_Task instructions_
Your task is to print the material below exactly as presented.

_Records shown_
--- begin ---

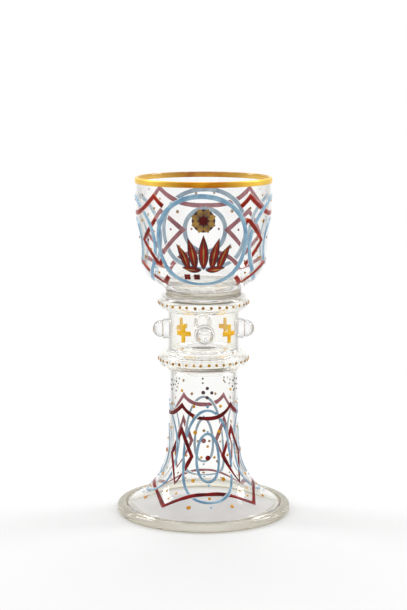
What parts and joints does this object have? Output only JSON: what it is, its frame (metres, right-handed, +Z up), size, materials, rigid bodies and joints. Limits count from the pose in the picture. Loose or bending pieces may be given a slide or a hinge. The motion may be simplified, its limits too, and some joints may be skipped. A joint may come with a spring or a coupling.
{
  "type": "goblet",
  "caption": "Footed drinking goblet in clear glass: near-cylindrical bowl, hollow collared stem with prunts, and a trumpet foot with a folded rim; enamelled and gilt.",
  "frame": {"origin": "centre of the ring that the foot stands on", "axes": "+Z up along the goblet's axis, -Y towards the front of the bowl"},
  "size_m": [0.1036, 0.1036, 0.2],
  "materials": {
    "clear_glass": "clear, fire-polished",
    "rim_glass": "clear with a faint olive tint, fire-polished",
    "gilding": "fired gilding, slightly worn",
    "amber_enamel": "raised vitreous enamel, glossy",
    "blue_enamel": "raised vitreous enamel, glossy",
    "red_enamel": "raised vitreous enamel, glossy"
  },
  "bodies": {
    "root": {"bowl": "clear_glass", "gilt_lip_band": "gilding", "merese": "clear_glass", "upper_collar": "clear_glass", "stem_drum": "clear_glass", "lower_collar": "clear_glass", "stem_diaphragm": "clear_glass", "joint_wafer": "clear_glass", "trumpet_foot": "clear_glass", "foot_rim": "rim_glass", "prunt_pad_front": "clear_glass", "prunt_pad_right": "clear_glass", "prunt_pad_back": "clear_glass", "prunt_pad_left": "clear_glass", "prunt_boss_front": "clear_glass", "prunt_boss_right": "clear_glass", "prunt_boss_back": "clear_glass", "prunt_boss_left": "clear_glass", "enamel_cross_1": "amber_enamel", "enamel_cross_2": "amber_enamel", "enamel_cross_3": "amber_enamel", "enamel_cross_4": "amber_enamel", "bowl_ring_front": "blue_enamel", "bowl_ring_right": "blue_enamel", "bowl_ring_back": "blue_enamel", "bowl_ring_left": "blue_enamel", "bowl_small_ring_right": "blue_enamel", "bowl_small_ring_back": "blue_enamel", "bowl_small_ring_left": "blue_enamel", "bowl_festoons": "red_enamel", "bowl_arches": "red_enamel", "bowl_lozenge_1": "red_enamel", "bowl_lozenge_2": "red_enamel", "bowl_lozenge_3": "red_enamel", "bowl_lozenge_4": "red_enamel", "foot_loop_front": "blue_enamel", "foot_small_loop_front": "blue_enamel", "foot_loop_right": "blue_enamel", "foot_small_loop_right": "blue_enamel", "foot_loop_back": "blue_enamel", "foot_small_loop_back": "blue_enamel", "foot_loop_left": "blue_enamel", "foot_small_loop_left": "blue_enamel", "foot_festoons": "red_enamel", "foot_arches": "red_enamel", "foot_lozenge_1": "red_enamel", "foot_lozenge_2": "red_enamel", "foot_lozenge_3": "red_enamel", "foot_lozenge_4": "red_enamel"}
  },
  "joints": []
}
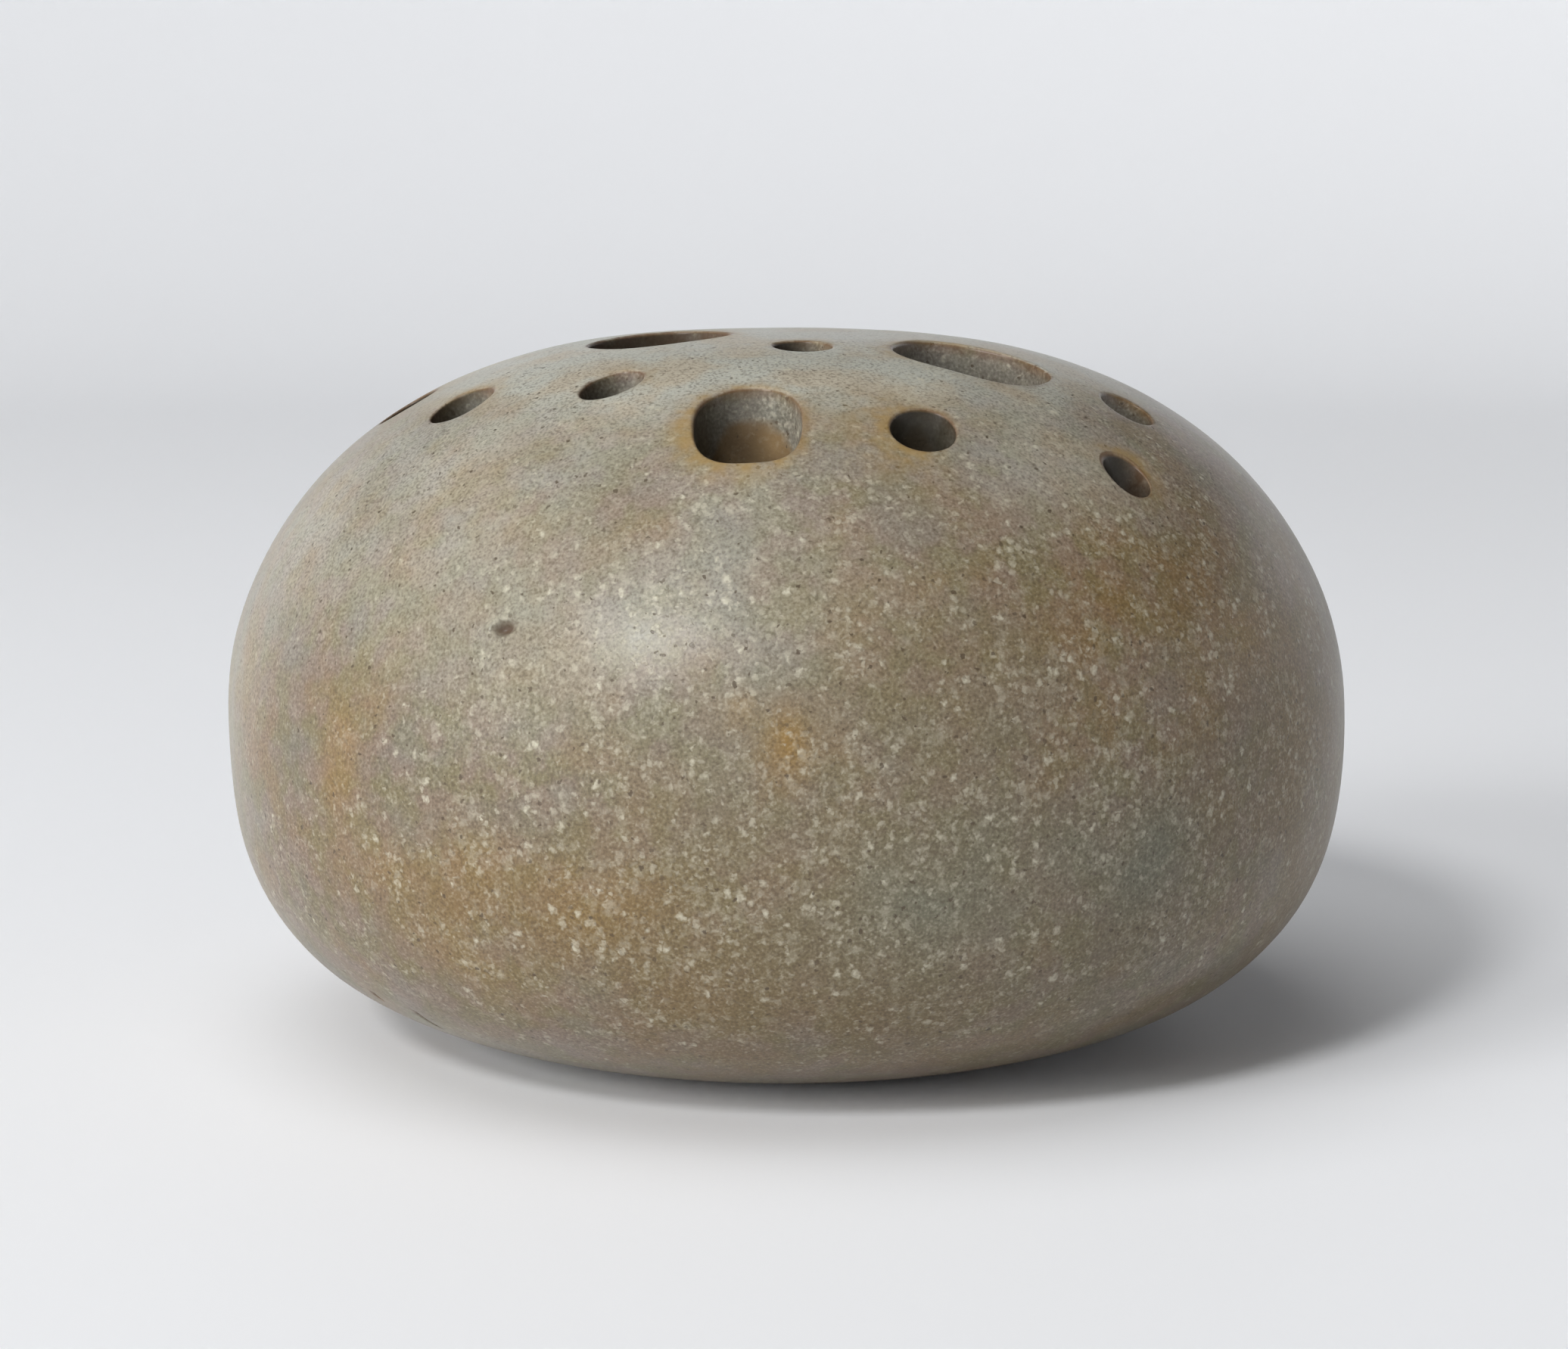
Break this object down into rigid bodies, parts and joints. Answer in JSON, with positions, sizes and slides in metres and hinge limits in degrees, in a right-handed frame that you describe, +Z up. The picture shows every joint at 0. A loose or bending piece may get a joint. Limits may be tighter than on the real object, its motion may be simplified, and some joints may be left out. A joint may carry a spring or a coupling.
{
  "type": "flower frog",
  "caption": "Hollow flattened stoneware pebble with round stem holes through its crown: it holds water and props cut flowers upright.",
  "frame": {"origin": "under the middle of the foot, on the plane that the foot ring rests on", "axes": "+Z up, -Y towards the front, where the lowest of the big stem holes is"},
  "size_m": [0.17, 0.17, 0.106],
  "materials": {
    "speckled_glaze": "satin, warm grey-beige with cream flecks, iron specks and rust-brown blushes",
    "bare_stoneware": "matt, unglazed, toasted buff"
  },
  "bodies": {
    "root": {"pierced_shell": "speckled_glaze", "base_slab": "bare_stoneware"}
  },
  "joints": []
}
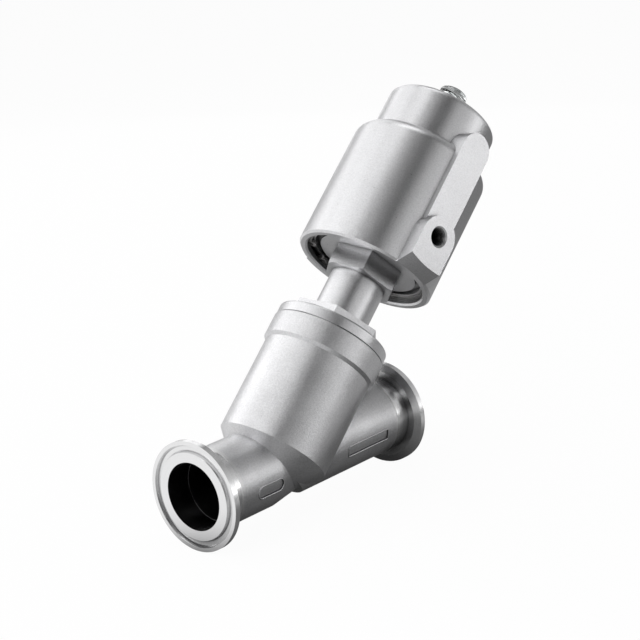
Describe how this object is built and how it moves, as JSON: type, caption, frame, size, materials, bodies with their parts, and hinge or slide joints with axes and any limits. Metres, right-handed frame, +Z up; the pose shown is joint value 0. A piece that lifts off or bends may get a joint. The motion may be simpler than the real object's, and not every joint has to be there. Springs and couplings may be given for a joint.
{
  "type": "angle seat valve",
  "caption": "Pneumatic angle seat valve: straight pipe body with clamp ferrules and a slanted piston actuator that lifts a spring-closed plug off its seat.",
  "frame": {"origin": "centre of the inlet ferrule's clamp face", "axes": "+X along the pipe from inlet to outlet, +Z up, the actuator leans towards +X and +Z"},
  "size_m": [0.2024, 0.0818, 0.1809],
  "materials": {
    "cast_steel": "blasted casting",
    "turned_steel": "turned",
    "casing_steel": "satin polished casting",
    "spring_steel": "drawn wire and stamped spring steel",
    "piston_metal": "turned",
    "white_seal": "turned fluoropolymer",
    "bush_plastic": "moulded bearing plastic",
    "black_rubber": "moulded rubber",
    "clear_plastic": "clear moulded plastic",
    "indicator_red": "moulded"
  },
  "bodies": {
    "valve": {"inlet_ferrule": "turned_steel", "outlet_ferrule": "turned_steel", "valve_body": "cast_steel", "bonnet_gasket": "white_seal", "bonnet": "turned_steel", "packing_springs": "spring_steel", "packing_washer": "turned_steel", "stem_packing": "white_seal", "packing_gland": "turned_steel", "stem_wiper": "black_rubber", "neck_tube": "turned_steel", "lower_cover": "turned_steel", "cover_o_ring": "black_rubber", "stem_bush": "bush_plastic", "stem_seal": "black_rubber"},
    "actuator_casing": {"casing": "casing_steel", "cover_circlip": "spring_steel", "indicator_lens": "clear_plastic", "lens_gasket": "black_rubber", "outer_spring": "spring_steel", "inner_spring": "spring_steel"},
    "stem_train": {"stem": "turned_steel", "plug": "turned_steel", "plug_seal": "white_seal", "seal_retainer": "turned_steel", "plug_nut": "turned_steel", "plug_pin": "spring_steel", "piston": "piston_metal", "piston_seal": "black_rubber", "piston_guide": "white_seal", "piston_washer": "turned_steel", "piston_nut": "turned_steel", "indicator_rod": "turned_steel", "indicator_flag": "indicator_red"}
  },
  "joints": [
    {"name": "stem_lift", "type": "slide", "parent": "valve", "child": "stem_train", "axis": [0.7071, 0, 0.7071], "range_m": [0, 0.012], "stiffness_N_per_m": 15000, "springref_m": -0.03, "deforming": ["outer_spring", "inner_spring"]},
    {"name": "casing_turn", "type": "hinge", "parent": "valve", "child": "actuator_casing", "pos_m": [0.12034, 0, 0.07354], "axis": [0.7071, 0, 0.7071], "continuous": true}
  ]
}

--- end ---

_Result_
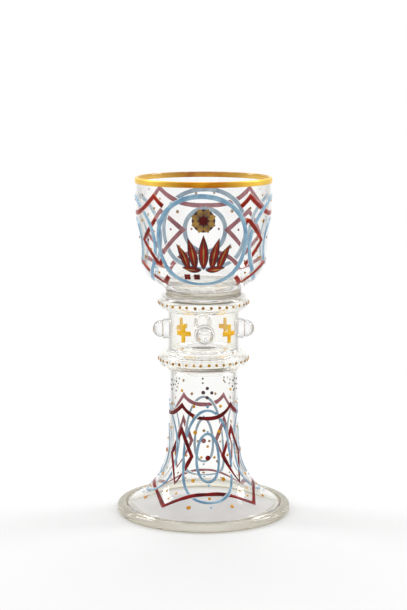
What parts and joints does this object have? Output only JSON: what it is, its frame (metres, right-handed, +Z up), size, materials, rigid bodies and joints. Limits count from the pose in the picture. Loose or bending pieces may be given a slide or a hinge. The motion may be simplified, its limits too, and some joints may be skipped. A joint may come with a spring or a coupling.
{
  "type": "goblet",
  "caption": "Footed drinking goblet in clear glass: near-cylindrical bowl, hollow collared stem with prunts, and a trumpet foot with a folded rim; enamelled and gilt.",
  "frame": {"origin": "centre of the ring that the foot stands on", "axes": "+Z up along the goblet's axis, -Y towards the front of the bowl"},
  "size_m": [0.1036, 0.1036, 0.2],
  "materials": {
    "clear_glass": "clear, fire-polished",
    "rim_glass": "clear with a faint olive tint, fire-polished",
    "gilding": "fired gilding, slightly worn",
    "amber_enamel": "raised vitreous enamel, glossy",
    "blue_enamel": "raised vitreous enamel, glossy",
    "red_enamel": "raised vitreous enamel, glossy"
  },
  "bodies": {
    "root": {"bowl": "clear_glass", "gilt_lip_band": "gilding", "merese": "clear_glass", "upper_collar": "clear_glass", "stem_drum": "clear_glass", "lower_collar": "clear_glass", "stem_diaphragm": "clear_glass", "joint_wafer": "clear_glass", "trumpet_foot": "clear_glass", "foot_rim": "rim_glass", "prunt_pad_front": "clear_glass", "prunt_pad_right": "clear_glass", "prunt_pad_back": "clear_glass", "prunt_pad_left": "clear_glass", "prunt_boss_front": "clear_glass", "prunt_boss_right": "clear_glass", "prunt_boss_back": "clear_glass", "prunt_boss_left": "clear_glass", "enamel_cross_1": "amber_enamel", "enamel_cross_2": "amber_enamel", "enamel_cross_3": "amber_enamel", "enamel_cross_4": "amber_enamel", "bowl_ring_front": "blue_enamel", "bowl_ring_right": "blue_enamel", "bowl_ring_back": "blue_enamel", "bowl_ring_left": "blue_enamel", "bowl_small_ring_right": "blue_enamel", "bowl_small_ring_back": "blue_enamel", "bowl_small_ring_left": "blue_enamel", "bowl_festoons": "red_enamel", "bowl_arches": "red_enamel", "bowl_lozenge_1": "red_enamel", "bowl_lozenge_2": "red_enamel", "bowl_lozenge_3": "red_enamel", "bowl_lozenge_4": "red_enamel", "foot_loop_front": "blue_enamel", "foot_small_loop_front": "blue_enamel", "foot_loop_right": "blue_enamel", "foot_small_loop_right": "blue_enamel", "foot_loop_back": "blue_enamel", "foot_small_loop_back": "blue_enamel", "foot_loop_left": "blue_enamel", "foot_small_loop_left": "blue_enamel", "foot_festoons": "red_enamel", "foot_arches": "red_enamel", "foot_lozenge_1": "red_enamel", "foot_lozenge_2": "red_enamel", "foot_lozenge_3": "red_enamel", "foot_lozenge_4": "red_enamel"}
  },
  "joints": []
}
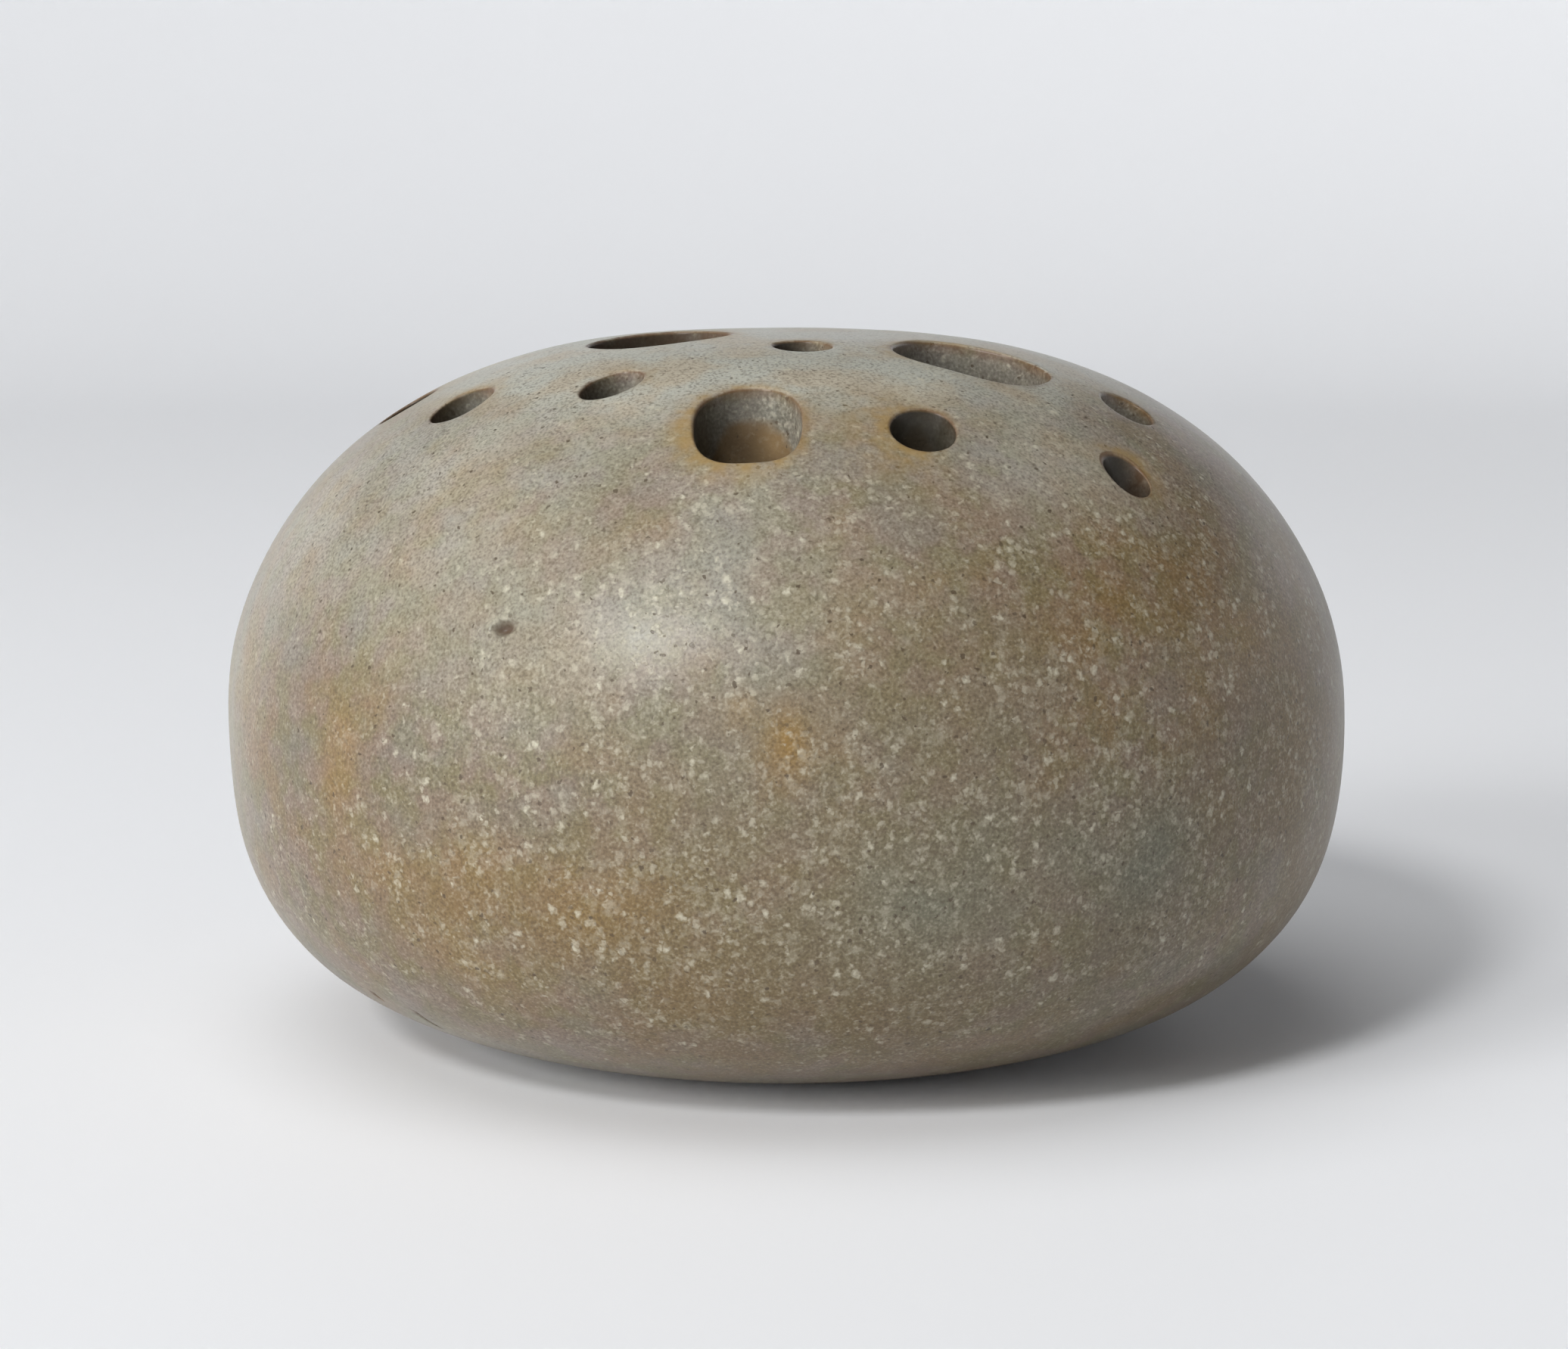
Break this object down into rigid bodies, parts and joints. Answer in JSON, with positions, sizes and slides in metres and hinge limits in degrees, in a right-handed frame that you describe, +Z up. The picture shows every joint at 0. A loose or bending piece may get a joint. Limits may be tighter than on the real object, its motion may be simplified, and some joints may be left out. A joint may carry a spring or a coupling.
{
  "type": "flower frog",
  "caption": "Hollow flattened stoneware pebble with round stem holes through its crown: it holds water and props cut flowers upright.",
  "frame": {"origin": "under the middle of the foot, on the plane that the foot ring rests on", "axes": "+Z up, -Y towards the front, where the lowest of the big stem holes is"},
  "size_m": [0.17, 0.17, 0.106],
  "materials": {
    "speckled_glaze": "satin, warm grey-beige with cream flecks, iron specks and rust-brown blushes",
    "bare_stoneware": "matt, unglazed, toasted buff"
  },
  "bodies": {
    "root": {"pierced_shell": "speckled_glaze", "base_slab": "bare_stoneware"}
  },
  "joints": []
}
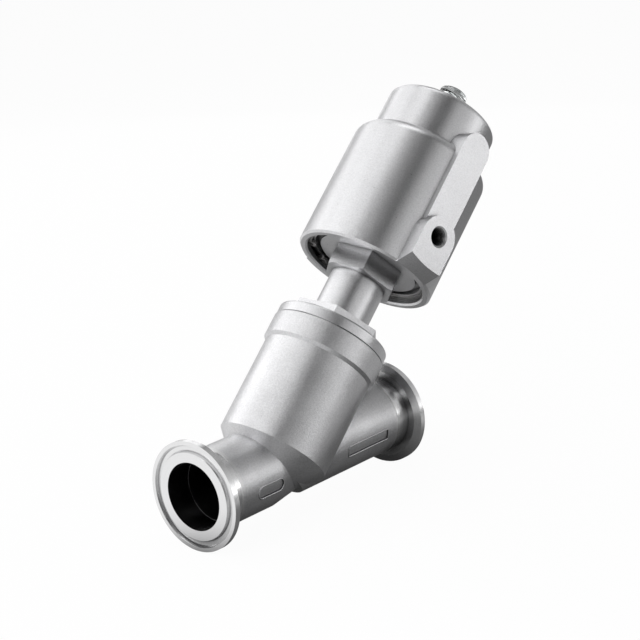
Describe how this object is built and how it moves, as JSON: type, caption, frame, size, materials, bodies with their parts, and hinge or slide joints with axes and any limits. Metres, right-handed frame, +Z up; the pose shown is joint value 0. A piece that lifts off or bends may get a joint. The motion may be simpler than the real object's, and not every joint has to be there. Springs and couplings may be given for a joint.
{
  "type": "angle seat valve",
  "caption": "Pneumatic angle seat valve: straight pipe body with clamp ferrules and a slanted piston actuator that lifts a spring-closed plug off its seat.",
  "frame": {"origin": "centre of the inlet ferrule's clamp face", "axes": "+X along the pipe from inlet to outlet, +Z up, the actuator leans towards +X and +Z"},
  "size_m": [0.2024, 0.0818, 0.1809],
  "materials": {
    "cast_steel": "blasted casting",
    "turned_steel": "turned",
    "casing_steel": "satin polished casting",
    "spring_steel": "drawn wire and stamped spring steel",
    "piston_metal": "turned",
    "white_seal": "turned fluoropolymer",
    "bush_plastic": "moulded bearing plastic",
    "black_rubber": "moulded rubber",
    "clear_plastic": "clear moulded plastic",
    "indicator_red": "moulded"
  },
  "bodies": {
    "valve": {"inlet_ferrule": "turned_steel", "outlet_ferrule": "turned_steel", "valve_body": "cast_steel", "bonnet_gasket": "white_seal", "bonnet": "turned_steel", "packing_springs": "spring_steel", "packing_washer": "turned_steel", "stem_packing": "white_seal", "packing_gland": "turned_steel", "stem_wiper": "black_rubber", "neck_tube": "turned_steel", "lower_cover": "turned_steel", "cover_o_ring": "black_rubber", "stem_bush": "bush_plastic", "stem_seal": "black_rubber"},
    "actuator_casing": {"casing": "casing_steel", "cover_circlip": "spring_steel", "indicator_lens": "clear_plastic", "lens_gasket": "black_rubber", "outer_spring": "spring_steel", "inner_spring": "spring_steel"},
    "stem_train": {"stem": "turned_steel", "plug": "turned_steel", "plug_seal": "white_seal", "seal_retainer": "turned_steel", "plug_nut": "turned_steel", "plug_pin": "spring_steel", "piston": "piston_metal", "piston_seal": "black_rubber", "piston_guide": "white_seal", "piston_washer": "turned_steel", "piston_nut": "turned_steel", "indicator_rod": "turned_steel", "indicator_flag": "indicator_red"}
  },
  "joints": [
    {"name": "stem_lift", "type": "slide", "parent": "valve", "child": "stem_train", "axis": [0.7071, 0, 0.7071], "range_m": [0, 0.012], "stiffness_N_per_m": 15000, "springref_m": -0.03, "deforming": ["outer_spring", "inner_spring"]},
    {"name": "casing_turn", "type": "hinge", "parent": "valve", "child": "actuator_casing", "pos_m": [0.12034, 0, 0.07354], "axis": [0.7071, 0, 0.7071], "continuous": true}
  ]
}